I guess a number of tweets collected that day started to comment on the lack of women speakers at the conference. I had no idea and, as someone who usually gets on my soapbox about such things, hadn't even really thought about it. Well, it got bad enough that the conference organizer, Teressa Iezzi, felt a need to defend herself. And she seemed pretty upset. She said that she is a woman. And of course she considered the gender split when inviting speakers. One speaker was actually standing in for his female CEO, who couldn't make it last minute. She said that she had invited a number of women to speak and that they actually TURNED HER DOWN.

Then Teressa made one of the best points I've heard anyone make about the gender issue. If women are quick to complain about the lack of women leading the industry, then they need to step up and be leaders in the industry. Now, I understand to be a leader in the industry there needs to come some sort of combination of opportunity, support, mentorship and luck. I get that in a very deep way and learned some tough gender lessons the hard way in my own career. But her point was well made. When she asked women to speak, they said no. When she asked men to speak, they said yes.

And I've noticed it on projects in the office. When a killer project comes in the door, the boys are quick to call dibs. The girls are prone – I'm being a generalist here – to think: well, if my boss thinks I'm an appropriate fit for that project, in skill, personality or seniority, I'll be asked to work on it. And when given the opportunity, they are more prone to second-guessing themselves. There was a gender panel discussion a few days after CaT that I was scheduled to attend at the new Trump Hotel on Varick. But I had a client meeting in New Jersey and couldn't make it.

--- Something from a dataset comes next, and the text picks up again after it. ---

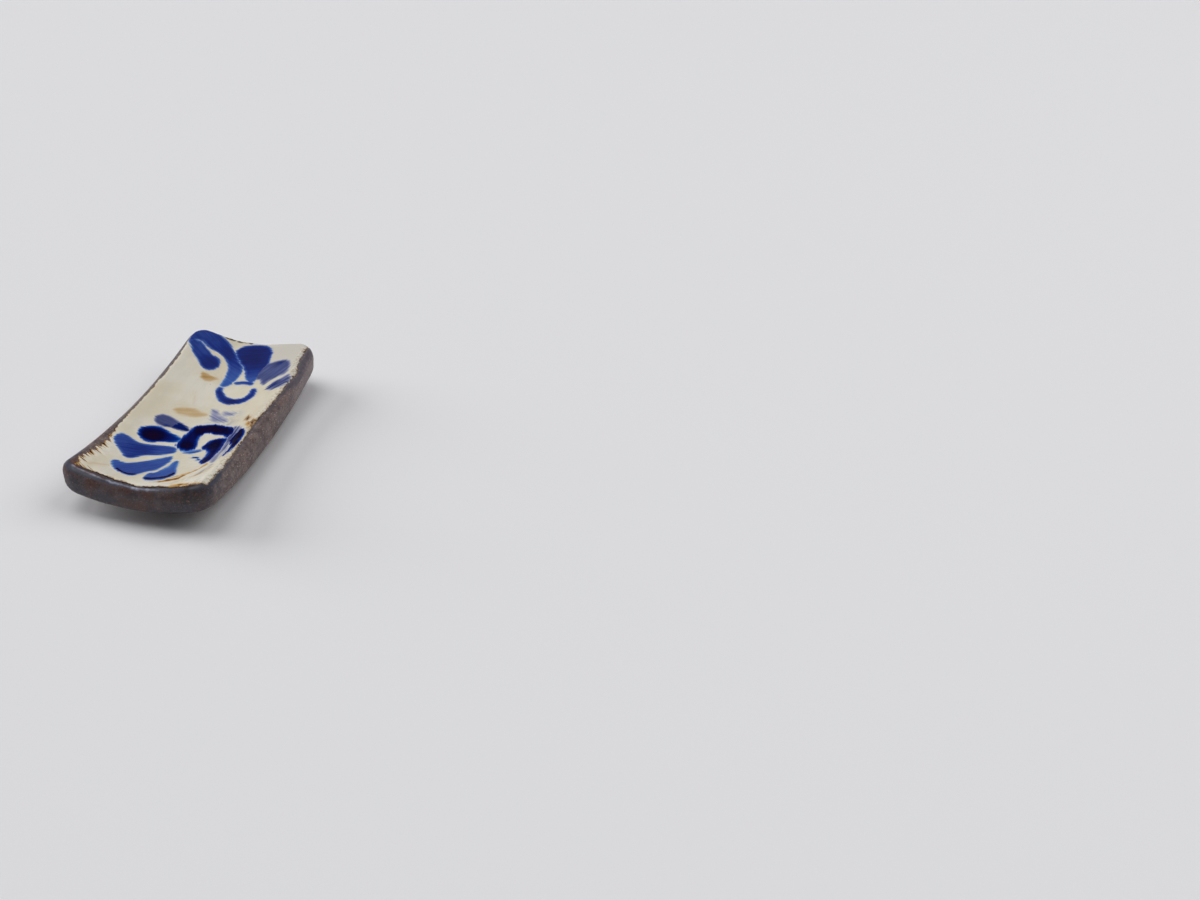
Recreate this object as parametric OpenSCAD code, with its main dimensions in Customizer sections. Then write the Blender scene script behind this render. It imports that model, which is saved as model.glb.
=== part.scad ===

But a short time later, I was personally faced with Teressa's accusation. I got an email from the Art Director's Club inviting me to an interview on behalf of AKQA. My Chief Creative Officer, Rei, wanted someone in New York to handle it and he very generously entrusted me with this responsibility. The scary part wasn't the interview, as I've done a few in the past, but the fact that it was going to be filmed. And aired at an industry event in San Francisco in mid-July. I'm used to writing a pull quote for a printed article. One that I edit a few times before sending. Or being the interviewer in a film scenario. Not the subject being filmed. I talk a lot as it is. It can be charming when I'm giving a presentation at a SheSays event. But when I get nervous, I prattle on too much. And too quickly. And I learned from an editing assignment last year, talking slowly is the key to not appearing like an idiot in the final cut (thanks for that one, Galen).

The thought of embarrassing myself is something I can live with (it happens frequently enough). But the thought of embarrassing the man whose initials are on the door, or my CEO Tom, or Rei, was a bit overwhelming for me. My gut reaction was to decline. And I knew if I said no, any number of guys in my office would be more than willing to take the slot. Then I thought about what Teressa said. And I thought: THIS is what she was talking about. This moment right here. And ohmygod, she's totally right. 

So I said yes.

I did the interview. I was thrown when the interviewer said, "Well, I looked you up on Facebook and you've won quite an impressive number of awards..." I thought to myself: Facebook? I don't have my resume there. And I wouldn't say it's an impressive list....hmm, I wonder if she checked out my scuba diving photos... Then I realized she meant 'AKQA' when she said 'you' and I felt like an amateur. And I was grateful I had kept my mouth shut and waited for her to finish the question she eventually posed. It was all terribly amusing. I haven't seen the result yet, but colleagues in SF will see what I had to say. I hope I make them proud. As a colleague, and for representing on the girl front.